Minta Beach walked from New York to Chicago in 1912.  Minnie Hill Wood walked from Washington to San Francisco in 1916.  Eleanora Sears, an all round sportswoman, set a speed hiking record in 1925, walking the 74 miles between Newport, Rhode Island and Boston in 17 hours.  I imagine none of these women considered herself a flâneuse, and they surely didn’t consider themselves artists, although Minta Beach did publish a book about her walk. 


I did have vague memories of a later walker that Gale writes about: Dr.
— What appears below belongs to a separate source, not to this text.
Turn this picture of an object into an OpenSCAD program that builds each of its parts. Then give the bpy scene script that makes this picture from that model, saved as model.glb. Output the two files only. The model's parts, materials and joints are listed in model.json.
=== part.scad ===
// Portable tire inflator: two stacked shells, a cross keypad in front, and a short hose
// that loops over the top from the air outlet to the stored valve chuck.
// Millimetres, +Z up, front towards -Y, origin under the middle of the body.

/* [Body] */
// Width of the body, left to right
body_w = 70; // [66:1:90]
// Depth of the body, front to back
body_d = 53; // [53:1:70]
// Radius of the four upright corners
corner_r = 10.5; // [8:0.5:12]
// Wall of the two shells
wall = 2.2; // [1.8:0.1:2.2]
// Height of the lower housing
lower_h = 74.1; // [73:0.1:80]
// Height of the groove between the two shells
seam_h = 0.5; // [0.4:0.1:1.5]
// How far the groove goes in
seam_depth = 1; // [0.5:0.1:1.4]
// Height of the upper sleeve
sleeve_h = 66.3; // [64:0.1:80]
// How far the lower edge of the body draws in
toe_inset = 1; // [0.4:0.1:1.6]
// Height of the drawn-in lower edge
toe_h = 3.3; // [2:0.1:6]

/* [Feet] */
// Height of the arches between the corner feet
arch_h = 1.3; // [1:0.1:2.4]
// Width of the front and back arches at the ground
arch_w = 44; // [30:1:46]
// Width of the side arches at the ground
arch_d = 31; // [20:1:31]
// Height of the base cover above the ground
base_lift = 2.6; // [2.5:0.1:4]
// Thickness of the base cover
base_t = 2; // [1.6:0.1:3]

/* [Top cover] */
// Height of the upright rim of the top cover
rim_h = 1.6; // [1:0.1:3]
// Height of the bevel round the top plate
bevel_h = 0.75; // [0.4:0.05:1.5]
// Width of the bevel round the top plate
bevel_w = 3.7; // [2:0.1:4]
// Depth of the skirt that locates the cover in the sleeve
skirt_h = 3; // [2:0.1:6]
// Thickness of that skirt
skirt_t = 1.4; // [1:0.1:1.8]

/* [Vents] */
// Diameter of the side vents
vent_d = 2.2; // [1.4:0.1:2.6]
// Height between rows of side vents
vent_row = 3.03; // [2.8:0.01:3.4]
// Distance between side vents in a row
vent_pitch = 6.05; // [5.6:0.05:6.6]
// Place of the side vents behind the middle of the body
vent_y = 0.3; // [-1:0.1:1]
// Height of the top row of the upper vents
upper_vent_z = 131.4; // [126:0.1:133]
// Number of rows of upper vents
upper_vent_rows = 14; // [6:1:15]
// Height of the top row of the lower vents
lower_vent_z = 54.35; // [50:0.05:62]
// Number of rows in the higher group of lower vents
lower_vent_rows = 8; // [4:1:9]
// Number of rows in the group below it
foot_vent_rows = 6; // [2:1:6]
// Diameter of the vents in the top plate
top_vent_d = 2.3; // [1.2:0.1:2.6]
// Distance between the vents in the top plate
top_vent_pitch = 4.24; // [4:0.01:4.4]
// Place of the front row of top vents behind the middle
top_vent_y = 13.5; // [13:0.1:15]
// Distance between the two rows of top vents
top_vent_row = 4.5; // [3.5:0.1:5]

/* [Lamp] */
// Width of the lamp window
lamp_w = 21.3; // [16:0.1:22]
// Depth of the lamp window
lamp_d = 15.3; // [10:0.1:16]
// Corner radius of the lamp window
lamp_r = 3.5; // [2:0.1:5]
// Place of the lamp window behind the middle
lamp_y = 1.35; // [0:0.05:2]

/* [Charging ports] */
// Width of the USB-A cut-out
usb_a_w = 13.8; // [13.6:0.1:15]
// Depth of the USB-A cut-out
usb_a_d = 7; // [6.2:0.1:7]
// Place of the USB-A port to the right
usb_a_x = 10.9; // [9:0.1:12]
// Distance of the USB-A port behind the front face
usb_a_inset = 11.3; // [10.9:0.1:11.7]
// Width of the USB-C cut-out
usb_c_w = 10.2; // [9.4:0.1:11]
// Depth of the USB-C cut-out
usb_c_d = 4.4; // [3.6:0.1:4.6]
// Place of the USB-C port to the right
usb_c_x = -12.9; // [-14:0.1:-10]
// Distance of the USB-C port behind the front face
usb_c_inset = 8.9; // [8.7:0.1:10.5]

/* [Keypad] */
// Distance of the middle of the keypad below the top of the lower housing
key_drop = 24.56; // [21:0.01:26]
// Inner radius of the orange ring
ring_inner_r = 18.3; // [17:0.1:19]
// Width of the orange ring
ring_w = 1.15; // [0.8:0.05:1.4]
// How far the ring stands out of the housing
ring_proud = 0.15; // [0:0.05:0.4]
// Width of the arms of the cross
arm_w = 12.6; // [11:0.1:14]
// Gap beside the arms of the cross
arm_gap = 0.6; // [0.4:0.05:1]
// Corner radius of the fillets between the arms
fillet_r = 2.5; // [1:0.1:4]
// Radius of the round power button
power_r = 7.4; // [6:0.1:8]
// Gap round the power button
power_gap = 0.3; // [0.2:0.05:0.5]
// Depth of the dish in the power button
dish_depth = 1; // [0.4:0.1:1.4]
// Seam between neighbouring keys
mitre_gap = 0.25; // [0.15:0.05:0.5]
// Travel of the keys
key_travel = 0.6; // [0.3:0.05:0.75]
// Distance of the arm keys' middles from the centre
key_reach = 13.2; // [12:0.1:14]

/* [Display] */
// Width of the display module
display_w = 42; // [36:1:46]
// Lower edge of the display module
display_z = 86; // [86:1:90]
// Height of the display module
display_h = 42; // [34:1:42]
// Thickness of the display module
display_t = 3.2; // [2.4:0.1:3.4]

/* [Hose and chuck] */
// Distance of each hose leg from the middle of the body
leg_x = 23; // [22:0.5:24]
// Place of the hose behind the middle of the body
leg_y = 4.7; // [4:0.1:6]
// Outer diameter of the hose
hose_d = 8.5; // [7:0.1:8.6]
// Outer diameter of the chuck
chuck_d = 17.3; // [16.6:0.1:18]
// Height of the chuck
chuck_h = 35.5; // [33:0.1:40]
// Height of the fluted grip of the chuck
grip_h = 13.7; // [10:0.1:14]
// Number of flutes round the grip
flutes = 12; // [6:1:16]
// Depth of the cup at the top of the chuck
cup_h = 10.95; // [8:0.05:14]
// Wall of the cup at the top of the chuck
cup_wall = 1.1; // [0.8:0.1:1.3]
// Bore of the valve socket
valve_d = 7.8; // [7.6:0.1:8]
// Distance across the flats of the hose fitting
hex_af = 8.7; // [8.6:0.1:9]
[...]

Barbara Moore.   I just about remember seeing her from time to time on TV when I was growing up in England.  She did a number of long walks, the one I remember best was from Land’s End to John O’Groats – 1200 miles in 23 days, I know now, so that’s over 50 miles per day.   I discover that was in 1960, so no wonder my memories are vague, and apparently that same year she walked from San Francisco to New York, 3,387-mile according to Gale, so a fairly indirect route, and in 86-days, so a fraction under 40 miles a day which seems barely imaginable.


Still there was much I didn’t know about her.  For one thing, although she was British by marriage, she was born in Russia in 1903, migrated to England in 1939, and had a career as an engineer.  So she’d have been in her mid to late 50s when she was doing the walks that made her famous.




I also didn’t know that she was a nutritional crank, a vegetarian, but sometimes also a breatharian, believing people could survive without food altogether.  According to Bill Gale, “A large glass of grass juice was her favorite six course meal in one.” In various interviews she said that people could live to be 150 or 200 years old, and claimed to have cured herself of leukemia, using a special diet.


         
What I absolutely didn't know, and which Gale doesn't mention, is that she spent the last years of her life fighting legal property battles over the lab she was planning to build next to her house in Frimley, in Surrey, and she was eventually jailed for contempt of court.  She died in a St Giles Hospital, London in 1977, somewhat earlier than she had anticipated.